F.I.F.A. – Camera di Risoluzione delle Controversie (2012-2013) – indennità di formazione – ———- F.I.F.A. – Dispute Resolution Chamber (2012-2013) – training compensation – official version by www.fifa.com – Decision of the Dispute Resolution Chamber passed in Zurich, Switzerland, on 25 April 2013, in the following composition: Geoff Thompson (England), Chairman Theo van Seggelen (Netherlands), member Alejandro Marón (Argentina), member on the claim presented by the club, Club L, from country S as Claimant against the club, Club M, from country F as Respondent regarding training compensation in connection with the player V
F.I.F.A. - Camera di Risoluzione delle Controversie (2012-2013) - indennità di formazione – ---------- F.I.F.A. - Dispute Resolution Chamber (2012-2013) - training compensation – official version by www.fifa.com –
Decision of the
Dispute Resolution Chamber
passed in Zurich, Switzerland, on 25 April 2013,
in the following composition:
Geoff Thompson (England), Chairman
Theo van Seggelen (Netherlands), member
Alejandro Marón (Argentina), member
on the claim presented by the club,
Club L, from country S
as Claimant
against the club,
Club M, from country F
as Respondent
regarding training compensation in connection with the player V I. Facts of the case
1. According to the player passport issued by the Football Association of country S the player V (hereinafter: the player), born in February 1990, was registered with Club L, from country S (hereinafter: the Claimant), as from 8 September 1998 until 30 June 2009 as an amateur, and from 1 July 2009 until “5 October 2011” as a professional.

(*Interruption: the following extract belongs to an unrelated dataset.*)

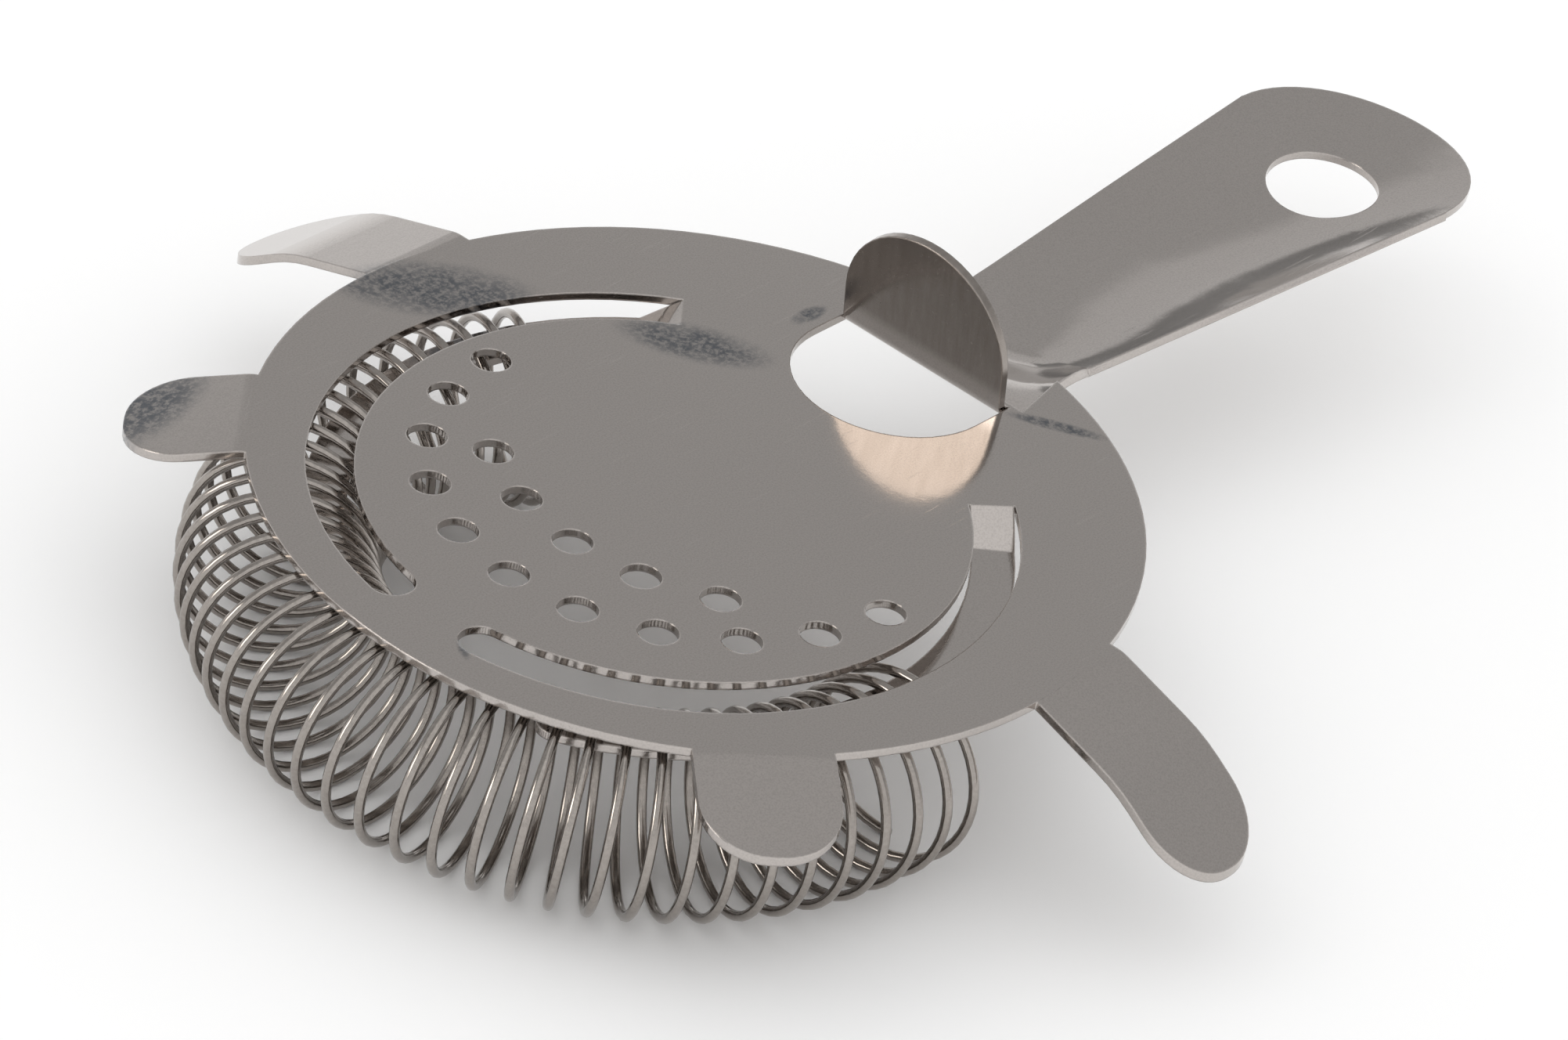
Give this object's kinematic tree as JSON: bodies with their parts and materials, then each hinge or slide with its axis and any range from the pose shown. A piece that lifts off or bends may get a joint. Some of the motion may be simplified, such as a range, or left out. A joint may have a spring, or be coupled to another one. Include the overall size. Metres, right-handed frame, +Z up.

2. The football seasons in country S during the period of time the player was registered with the Claimant started on 1 July and ended on 30 June of the following year.
3. According to the aforementioned player passport, the Claimant belonged to the category III (indicative amount of EUR 30,000 per year) during the period of time the player was registered with it.
4. The Football Federation of country F confirmed that the player was registered with its affiliated club, Club M (hereinafter: the Respondent), on 5 October 2011 as a professional.
5. Equally, the Football Federation F confirmed that the Respondent belonged to the category I (indicative amount of EUR 90,000 per year) at the time the player was registered with it.
6. On 17 January 2012, the Claimant contacted FIFA claiming the payment of training compensation from the Respondent, on the ground that the player, on 5 October 2011, was transferred as a professional from the Claimant to the Respondent before the end of the season of his 23rd birthday. In particular, the Claimant is claiming the amount of EUR 400,000.
7. The Claimant stated that it had signed an employment contract with the player on 1 February 2011, valid until 30 June 2014. Furthermore, the Claimant and the player had signed an “agreement on settlement”, dated 31 March 2011, in which they agreed upon the payment of outstanding salary as well as the “indemnification for the departure of the player after the end of the season 2010/2011” in the amount of EUR 50,000. The Claimant indicated that the player had left the club after having played a league match on 12 August 2011 and, subsequently, the Respondent had paid the amount of EUR 50,000 to the Claimant.
8. On 26 June 2012, the Respondent stated in its reply that it assumed that the training compensation was included in the amount of EUR 50,000 that it had paid to the Claimant, on 17 August 2011, as indemnification for the early termination of the player’s contract, in accordance with the abovementioned settlement agreement concluded between the Claimant and the player. The
Respondent argued that no transfer of the player had transpired, but that the player had terminated his contract with the Claimant in accordance with said agreement. Therefore, the Respondent is of the opinion that the present situation is not included in art. 20 and Annexe 4 of the Regulations on the Status and Transfer of Players and that, thus, no training compensation is due.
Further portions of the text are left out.